# Mounting a fish finder on my yak



## jake222 (Dec 26, 2014)

Could I have my transducer inside my kayak? I have seen some YouTube videos and people saying that's what they do. Anyone have a better way of doing this?


----------



## mstaaf (Jun 15, 2011)

Inside or Through Hull will work fine on most yaks but the temperature feature will be flaky at best.
You will need to play with the sensitivity settings for a bit but should have no problem
dialing it in. 

I purchased the mounting kit from humminbird and it has held up well.
I like that the wiring is all internal (no unnecessary holes).

Good luck!


----------



## jake222 (Dec 26, 2014)

mstaaf said:


> Inside or Through Hull will work fine on most yaks but the temperature feature will be flaky at best.
> 
> You will need to play with the sensitivity settings for a bit but should have no problem
> 
> ...



Thank you sir!


----------



## BuzzBait Brad (Oct 17, 2014)

He's right the water temp reading is never accurate. It gets close after an hour but never perfectly accurate. 

It works. Don't glue it down. Use electrical duct seal to make a dam and place the transducer inside. More duct seal over top transducer to keep it from moving. And then fill it with water every time you use it. Siliconing it in is hard to do. This is the way I found easiest. You can get electrical duct seal in the electrical section at home depot for $3. And that stuff isn't a mess and pulls right up and is able to be put right back down in case you have to move it


----------



## jake222 (Dec 26, 2014)

What kind of battery should I use for my fish finder?


----------



## BuzzBait Brad (Oct 17, 2014)

Mine uses a 12 volt. I think most of them can run on a 12 volt battery


----------



## jake222 (Dec 26, 2014)

BuzzBait Brad said:


> Mine uses a 12 volt. I think most of them can run on a 12 volt battery



What kind of battery though?


----------



## BuzzBait Brad (Oct 17, 2014)

jake222 said:


> What kind of battery though?


12 volt sealed lead battery lol are you looking for a brand name? If you go on Amazon which where I found the cheapest and type in 12 volt battery a ton of them come up


----------



## jake222 (Dec 26, 2014)

BuzzBait Brad said:


> 12 volt sealed lead battery lol are you looking for a brand name? If you go on Amazon which where I found the cheapest and type in 12 volt battery a ton of them come up



No not brand name just didint know what kind of battery at first. Thanks man


----------



## BuzzBait Brad (Oct 17, 2014)

jake222 said:


> No not brand name just didint know what kind of battery at first. Thanks man


No prob. They are relatively easy to install too


----------



## Bubbagon (Mar 8, 2010)

My vote; all in one box and you can take it on and off at will:


----------



## mcoppel (May 21, 2011)

If I had a rail system I would do this in a heart beat.

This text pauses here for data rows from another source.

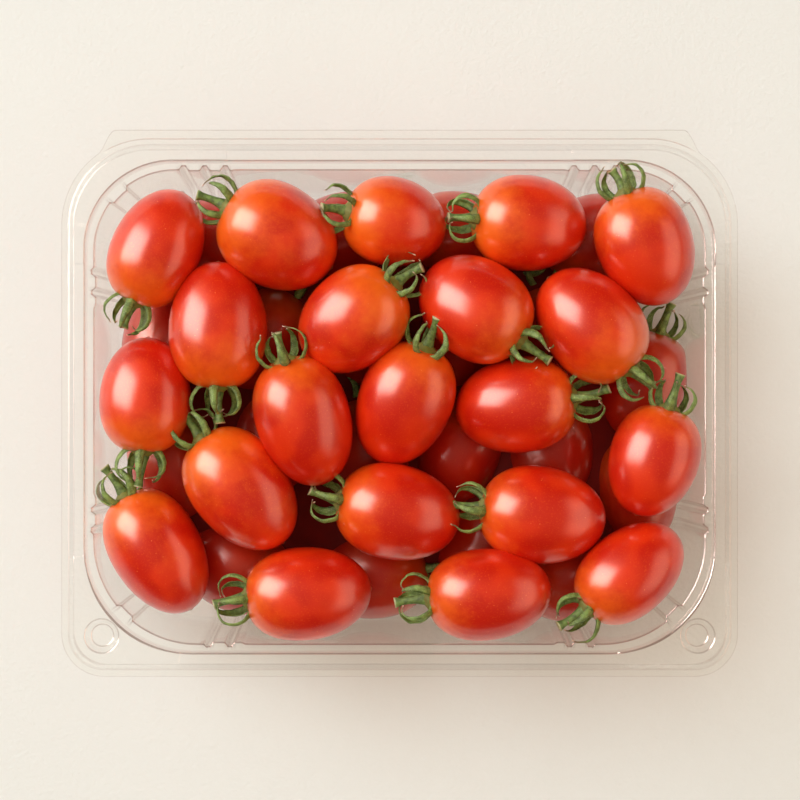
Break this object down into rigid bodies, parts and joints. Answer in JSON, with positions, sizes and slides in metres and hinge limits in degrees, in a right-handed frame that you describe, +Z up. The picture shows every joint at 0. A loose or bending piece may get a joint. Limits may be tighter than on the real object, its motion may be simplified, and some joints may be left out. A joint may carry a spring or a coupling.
{
  "type": "punnet of cherry tomatoes",
  "caption": "Clear thermoformed tray with a stepped rim, filled above its rim with two layers of plum-shaped cherry tomatoes that keep their green calyxes.",
  "frame": {"origin": "middle of the footprint, on the surface that the tray stands on", "axes": "+Z up, +X along the long side, +Y towards the side with the straight hinge strip"},
  "size_m": [0.19, 0.1536, 0.0538],
  "materials": {
    "clear_plastic": "clear thin film-grade plastic, smooth and glossy",
    "tomato_skin": "taut waxy fruit skin, red to orange at the shoulders, with green calyxes"
  },
  "bodies": {
    "root": {"tray": "clear_plastic", "tomatoes": "tomato_skin"}
  },
  "joints": []
}
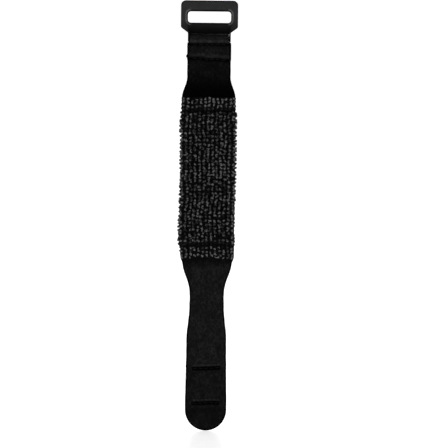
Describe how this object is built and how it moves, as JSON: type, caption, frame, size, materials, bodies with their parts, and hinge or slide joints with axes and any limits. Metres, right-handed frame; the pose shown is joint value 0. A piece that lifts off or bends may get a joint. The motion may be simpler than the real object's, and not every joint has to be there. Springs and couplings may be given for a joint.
{
  "type": "guitar string damper wrap",
  "caption": "Padded hook-and-loop strap with a terry face and a moulded ring, wrapped round a guitar neck to damp its strings.",
  "frame": {"origin": "centre of the pad's string-side face", "axes": "+Z along the strap towards the ring, -Y out of the pile face, +X across the strap"},
  "size_m": [0.0264, 0.0088, 0.1999],
  "materials": {
    "moulded_ring": "satin moulded black",
    "loop_fabric": "brushed loop face, black",
    "terry": "looped pile, black",
    "foam": "soft open foam",
    "hook_tape": "moulded hooks on woven tape",
    "thread": "bonded polyester thread"
  },
  "bodies": {
    "pad_centre": {"strap_pad_centre": "loop_fabric", "terry_centre": "terry", "foam_centre": "foam"},
    "pad_top": {"strap_pad_top": "loop_fabric", "terry_top": "terry", "foam_top": "foam"},
    "pad_hem_top": {"strap_hem_top": "loop_fabric", "hem_top": "terry", "thread_pad_top": "thread"},
    "neck_top": {"strap_neck_top": "loop_fabric"},
    "head": {"strap_head": "loop_fabric", "bar_fold": "loop_fabric", "folded_flap": "loop_fabric", "thread_fold_row": "thread", "thread_flap_row": "thread"},
    "buckle": {"ring": "moulded_ring"},
    "pad_bottom": {"strap_pad_bottom": "loop_fabric", "terry_bottom": "terry", "foam_bottom": "foam"},
    "pad_hem_bottom": {"strap_hem_bottom": "loop_fabric", "hem_bottom": "terry", "thread_pad_bottom": "thread"},
    "tail_link_1": {"tail_1": "loop_fabric"},
    "tail_link_2": {"tail_2": "loop_fabric"},
    "tail_link_3": {"tail_3": "loop_fabric"},
    "tail_link_4": {"tail_4": "loop_fabric"},
    "fold_link_1": {"tail_fold_1": "loop_fabric"},
    "fold_link_2": {"tail_fold_2": "loop_fabric"},
    "tip_patch_upper": {"tip_root": "loop_fabric", "hook_patch_upper": "hook_tape", "thread_patch_top": "thread"},
    "tip_patch_lower": {"tip_middle": "loop_fabric", "hook_patch_lower": "hook_tape", "thread_patch_bottom": "thread"},
    "tip_round": {"tip_end_link": "loop_fabric"}
  },
  "joints": [
    {"name": "pad_top_bend", "type": "hinge", "parent": "pad_centre", "child": "pad_top", "pos_m": [0, 0.0058, 0.022], "axis": [1, 0, 0], "range_deg": [-20, 47]},
    {"name": "hem_top_bend", "type": "hinge", "parent": "pad_top", "child": "pad_hem_top", "pos_m": [0, 0.0058, 0.0315], "axis": [1, 0, 0], "range_deg": [-20, 47]},
    {"name": "head_bend", "type": "hinge", "parent": "pad_hem_top", "child": "neck_top", "pos_m": [0, 0.0058, 0.0405], "axis": [1, 0, 0], "range_deg": [-25, 21.5]},
    {"name": "head_bend_upper", "type": "hinge", "parent": "neck_top", "child": "head", "pos_m": [0, 0.0058, 0.049], "axis": [1, 0, 0], "range_deg": [-25, 21.5]},
    {"name": "ring_turn", "type": "hinge", "parent": "head", "child": "buckle", "pos_m": [0, 0.0066, 0.0646], "axis": [1, 0, 0], "range_deg": [-105, 35]},
    {"name": "pad_bottom_bend", "type": "hinge", "parent": "pad_centre", "child": "pad_bottom", "pos_m": [0, 0.0058, -0.022], "axis": [-1, 0, 0], "range_deg": [-20, 47]},
    {"name": "hem_bottom_bend", "type": "hinge", "parent": "pad_bottom", "child": "pad_hem_bottom", "pos_m": [0, 0.0058, -0.0315], "axis": [-1, 0, 0], "range_deg": [-20, 47]},
    {"name": "tail_bend", "type": "hinge", "parent": "pad_hem_bottom", "child": "tail_link_1", "pos_m": [0, 0.0058, -0.042], "axis": [-1, 0, 0], "range_deg": [-25, 23.5]},
    {"name": "tail_bend_2", "type": "hinge", "parent": "tail_link_1", "child": "tail_link_2", "pos_m": [0, 0.0058, -0.052], "axis": [-1, 0, 0], "range_deg": [-25, 23.5]},
    {"name": "tail_bend_3", "type": "hinge", "parent": "tail_link_2", "child": "tail_link_3", "pos_m": [0, 0.0058, -0.062], "axis": [-1, 0, 0], "range_deg": [-25, 23.5]},
    {"name": "tail_bend_4", "type": "hinge", "parent": "tail_link_3", "child": "tail_link_4", "pos_m": [0, 0.0058, -0.0715], "axis": [-1, 0, 0], "range_deg": [-25, 23.5]},
    {"name": "tail_fold", "type": "hinge", "parent": "tail_link_4", "child": "fold_link_1", "pos_m": [0, 0.0058, -0.079], "axis": [1, 0, 0], "range_deg": [-20, 60]},
    {"name": "tail_fold_middle", "type": "hinge", "parent": "fold_link_1", "child": "fold_link_2", "pos_m": [0, 0.0058, -0.0825], "axis": [1, 0, 0], "range_deg": [-20, 60]},
    {"name": "tail_fold_end", "type": "hinge", "parent": "fold_link_2", "child": "tip_patch_upper", "pos_m": [0, 0.0058, -0.086], "axis": [1, 0, 0], "range_deg": [-20, 60]},
    {"name": "tip_bend", "type": "hinge", "parent": "tip_patch_upper", "child": "tip_patch_lower", "pos_m": [0, 0.0058, -0.0965], "axis": [1, 0, 0], "range_deg": [-25, 24]},
    {"name": "tip_bend_end", "type": "hinge", "parent": "tip_patch_lower", "child": "tip_round", "pos_m": [0, 0.0058, -0.107], "axis": [1, 0, 0], "range_deg": [-25, 24]}
  ],
  "couplings": [
    {"joint": "hem_top_bend", "follows": "pad_top_bend", "ratio": 1},
    {"joint": "head_bend_upper", "follows": "head_bend", "ratio": 1},
    {"joint": "hem_bottom_bend", "follows": "pad_bottom_bend", "ratio": 1},
    {"joint": "tail_bend_2", "follows": "tail_bend", "ratio": 1},
    {"joint": "tail_bend_3", "follows": "tail_bend", "ratio": 1},
    {"joint": "tail_bend_4", "follows": "tail_bend", "ratio": 1},
    {"joint": "tail_fold_middle", "follows": "tail_fold", "ratio": 1},
    {"joint": "tail_fold_end", "follows": "tail_fold", "ratio": 1},
    {"joint": "tip_bend_end", "follows": "tip_bend", "ratio": 1}
  ]
}
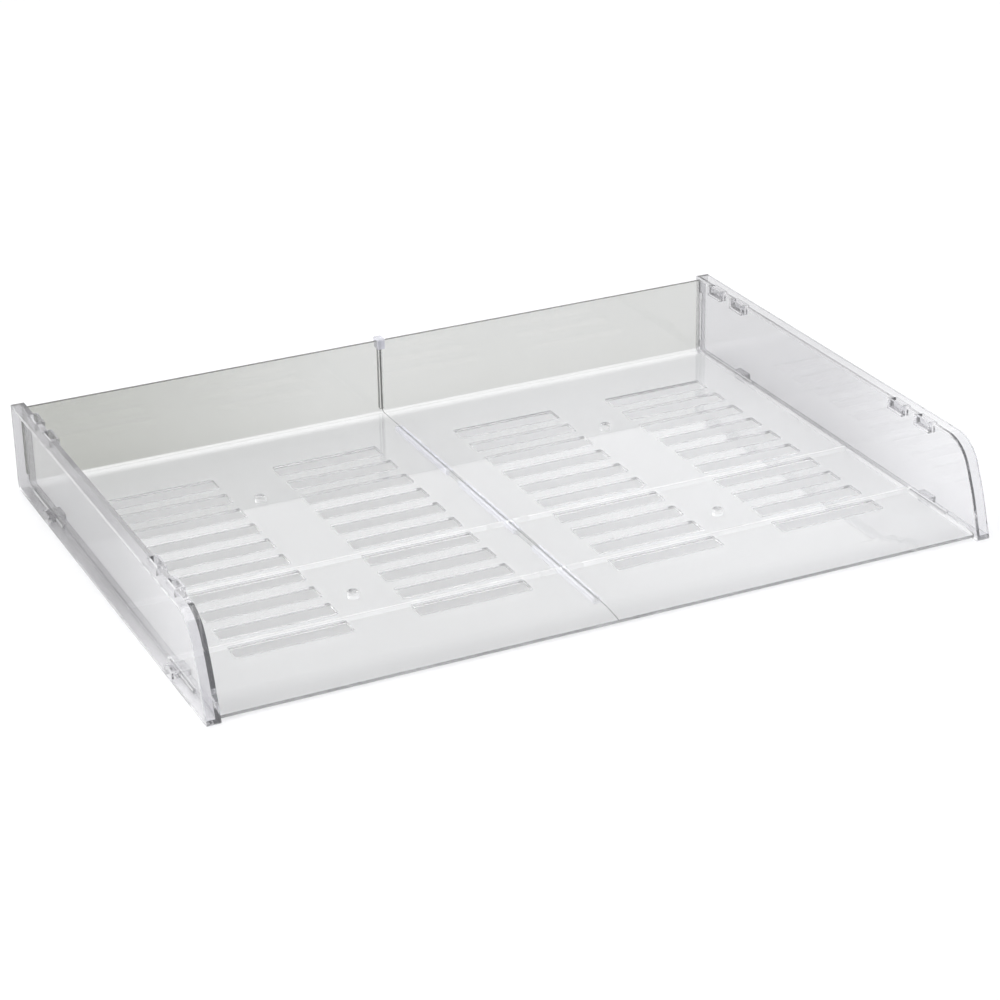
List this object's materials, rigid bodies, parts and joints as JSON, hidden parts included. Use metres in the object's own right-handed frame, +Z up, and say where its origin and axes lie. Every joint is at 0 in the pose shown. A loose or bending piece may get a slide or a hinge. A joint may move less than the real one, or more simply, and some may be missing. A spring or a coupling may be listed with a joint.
{
  "type": "letter tray",
  "caption": "Clear landscape paper tray: slotted floor and low back wall in mirrored halves, clipped on the centre line and hooked into rimmed side panels with stacking sockets.",
  "frame": {"origin": "centre of the footprint at desk level", "axes": "+X to the right seen from the open long front, +Y from the open front to the back wall, +Z up"},
  "size_m": [0.45, 0.312, 0.052],
  "materials": {
    "side_plastic": "polished clear polystyrene",
    "floor_plastic": "polished clear polystyrene, slightly grey in depth",
    "clip_plastic": "clear extruded plastic with a faint violet tint"
  },
  "bodies": {
    "root": {"side_panel_right": "side_plastic", "side_panel_left": "side_plastic", "floor_half_right": "floor_plastic", "floor_half_left": "floor_plastic", "back_wall_clip": "clip_plastic", "floor_clip_rear": "clip_plastic", "floor_clip_middle": "clip_plastic", "floor_clip_front": "clip_plastic"}
  },
  "joints": []
}
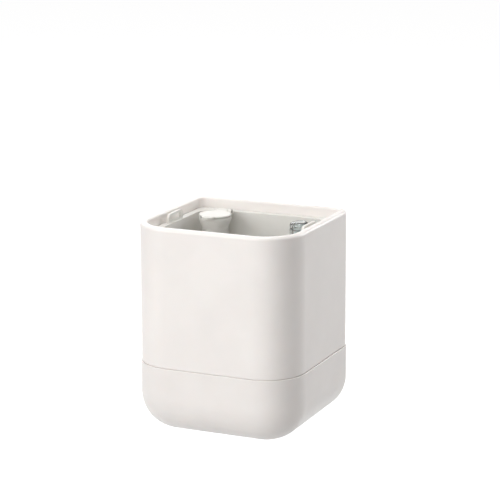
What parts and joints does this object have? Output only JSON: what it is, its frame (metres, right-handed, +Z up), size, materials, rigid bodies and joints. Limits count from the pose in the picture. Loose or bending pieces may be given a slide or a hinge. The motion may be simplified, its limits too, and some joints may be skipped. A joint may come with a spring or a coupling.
{
  "type": "self-watering wall planter",
  "caption": "Wall-hung self-watering planter: open square shell with a rolled rim over a rounded water tank, hung on a two-hook steel bracket.",
  "frame": {"origin": "on the wall plane, midway between the two wall screws of the bracket", "axes": "+Z up, +Y into the wall, +X to the right of someone who faces the wall"},
  "size_m": [0.1414, 0.135, 0.171],
  "materials": {
    "bracket_steel": "satin powder coat",
    "shell_plastic": "satin gloss moulded polypropylene",
    "inner_plastic": "fine matt moulded polypropylene",
    "grid_plastic": "matt grey moulded polypropylene",
    "rubber": "matt grey rubber",
    "wick_fibre": "bonded fibre",
    "pin_steel": "ground steel",
    "clear_plastic": "clear polycarbonate",
    "float_foam": "closed-cell foam",
    "marker_plastic": "glossy red plastic"
  },
  "bodies": {
    "wall_side": {"wall_bracket": "bracket_steel"},
    "planter": {"sleeve": "shell_plastic", "wall_bumpers": "rubber", "seam_gasket": "rubber"},
    "tank": {"reservoir": "shell_plastic"},
    "tank_plug": {"drain_plug": "rubber"},
    "pot": {"inner_pot": "inner_plastic", "wick_collar_left": "rubber", "wick_collar_right": "rubber", "wick_rod_left": "wick_fibre", "wick_rod_right": "wick_fibre", "fill_tube": "inner_plastic", "flap_pin": "pin_steel", "gauge_tube": "inner_plastic", "sight_cap": "clear_plastic", "float_cage": "grid_plastic"},
    "grid": {"drainage_grid": "grid_plastic"},
    "flap": {"filler_flap": "inner_plastic"},
    "float_unit": {"float": "float_foam", "float_stem": "inner_plastic", "level_marker": "marker_plastic"}
  },
  "joints": [
    {"name": "hang_lift", "type": "slide", "parent": "wall_side", "child": "planter", "axis": [0, 0, 1], "range_m": [0, 0.0123]},
    {"name": "tank_pull", "type": "slide", "parent": "planter", "child": "tank", "axis": [0, 0, -1], "range_m": [0, 0.062]},
    {"name": "plug_pull", "type": "slide", "parent": "tank", "child": "tank_plug", "axis": [0, 0, -1], "range_m": [0, 0.012]},
    {"name": "pot_lift", "type": "slide", "parent": "planter", "child": "pot", "axis": [0, 0, 1], "range_m": [0, 0.166]},
    {"name": "grid_lift", "type": "slide", "parent": "pot", "child": "grid", "axis": [0, 0, 1], "range_m": [0, 0.05]},
    {"name": "flap_hinge", "type": "hinge", "parent": "pot", "child": "flap", "pos_m": [-0.038, -0.0201, 0.0377], "axis": [-1, 0, 0], "range_deg": [0, 100]},
    {"name": "float_rise", "type": "slide", "parent": "pot", "child": "float_unit", "axis": [0, 0, 1], "range_m": [0, 0.028]}
  ]
}
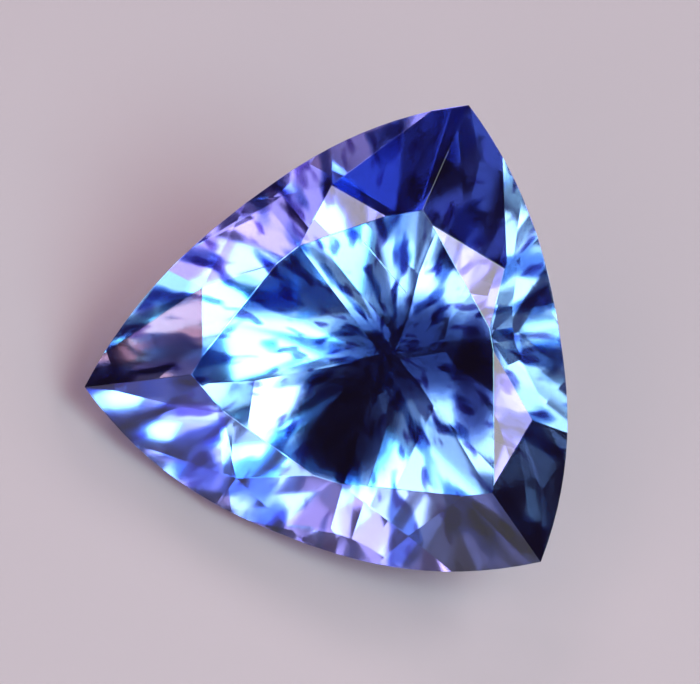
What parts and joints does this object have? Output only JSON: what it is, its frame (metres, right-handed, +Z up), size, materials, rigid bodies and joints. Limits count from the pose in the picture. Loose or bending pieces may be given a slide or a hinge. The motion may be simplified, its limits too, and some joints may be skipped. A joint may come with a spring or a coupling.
{
  "type": "cut tanzanite",
  "caption": "Faceted tanzanite cut as a triangle with curved sides, lying on a lower facet: a loose gem for a jewellery setting or a mineral collection.",
  "frame": {"origin": "centre of the stone's bounding box, at its lowest point, on the surface that it lies on", "axes": "+Z up from the facet that the stone lies on; the table leans back from -Y and faces up and towards -Y; +X to the right as seen from -Y"},
  "size_m": [0.0086, 0.0064, 0.0057],
  "materials": {
    "tanzanite": "polished"
  },
  "bodies": {
    "root": {"tanzanite": "tanzanite"}
  },
  "joints": []
}
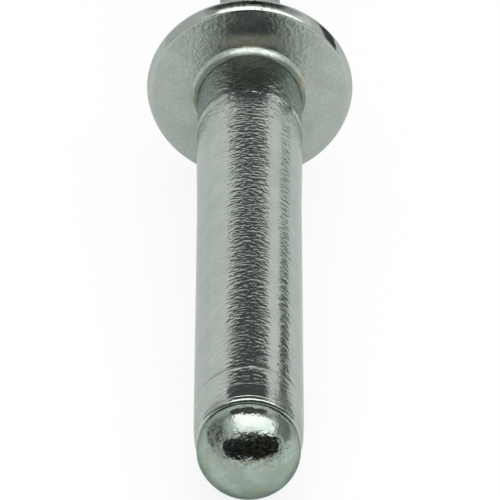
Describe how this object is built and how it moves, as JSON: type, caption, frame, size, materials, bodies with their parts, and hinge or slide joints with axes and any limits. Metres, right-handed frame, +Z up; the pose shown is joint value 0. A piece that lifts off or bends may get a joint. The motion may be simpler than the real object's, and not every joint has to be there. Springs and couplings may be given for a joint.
{
  "type": "pop rivet",
  "caption": "Unset pop rivet: long tubular sleeve with a domed flange, ball-headed mandrel seated on its end, stem standing out of the dome.",
  "frame": {"origin": "middle of the lying part's footprint, on the floor it lies on", "axes": "+Z up, -Y towards the blind end, +Y towards the tip of the stem, X across; the rivet's axis lies in the YZ plane, 5.0 degrees off level"},
  "size_m": [0.0096, 0.0588, 0.0097],
  "materials": {
    "rivet_body": "bright zinc plate with fine drawn rings",
    "mandrel": "zinc plate, mottled on the head"
  },
  "bodies": {
    "root": {"rivet_body": "rivet_body", "mandrel": "mandrel"}
  },
  "joints": []
}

I am using mine through the scupper holes, some rubber pipe and a lynch pin to hold the top in tight. If I find it to cumbersome I will mount inside.



Bubbagon said:


> My vote; all in one box and you can take it on and off at will:


----------



## coffee (Aug 18, 2014)

That all in one rail system looks nice. Do u have problems with vegetation getting stuck to transducer and arm


----------



## monsterKAT11 (Jun 20, 2004)

take note I'm not 100% positive but pretty sure you cannot run a DI transducer through hull unless you have the special "puck" transducer. Sonar is fine though.


----------



## jake222 (Dec 26, 2014)

So I could put my battery in my haul and run the transducer through a scupper hole? Could I stick like 5 rods in the haul along with extra clothes,tackle,food etc or would that battery or transducer not allow me to do that?


----------



## BuzzBait Brad (Oct 17, 2014)

Bubbagon said:


> My vote; all in one box and you can take it on and off at will:


I actually saw this the other day. Its pretty cool. 

Jake yes you can run your transducer through scupper holes. 

[ame]http://youtu.be/ZcYxw8DtC5A[/ame]


----------



## chris1162 (Mar 12, 2008)

coffee said:


> That all in one rail system looks nice. Do u have problems with vegetation getting stuck to transducer and arm



It does catch some vegetation in really thick area but it so easy to move transducer arm its not usually an issue.


----------



## mstaaf (Jun 15, 2011)

monsterKAT11 said:


> take note I'm not 100% positive but pretty sure you cannot run a DI transducer through hull unless you have the special "puck" transducer. Sonar is fine though.


I'm running a di and there is a slight loss through hull.
But after some adjusting its works better than i expected. I'm no
expert on finder reading, i just use it for structure spotting, and for that it works well.


----------



## BuzzBait Brad (Oct 17, 2014)

Bubbagon said:


> My vote; all in one box and you can take it on and off at will:


What is This gadget called? I'm gonna do some research on it and can't seem to find it on Google no matter what I type in. 

Also has anyone every mounted their fish finder off the transom? I've seen guys do this on their yak


----------



## DC9781 (Apr 3, 2009)

That gadget is a YakAttack CellBlok


----------



## yakfish (Mar 13, 2005)

If you guys don't have a track system on your kayak check these out

http://www.yakattack.us/GT175_08_p/gt175-08.htm


----------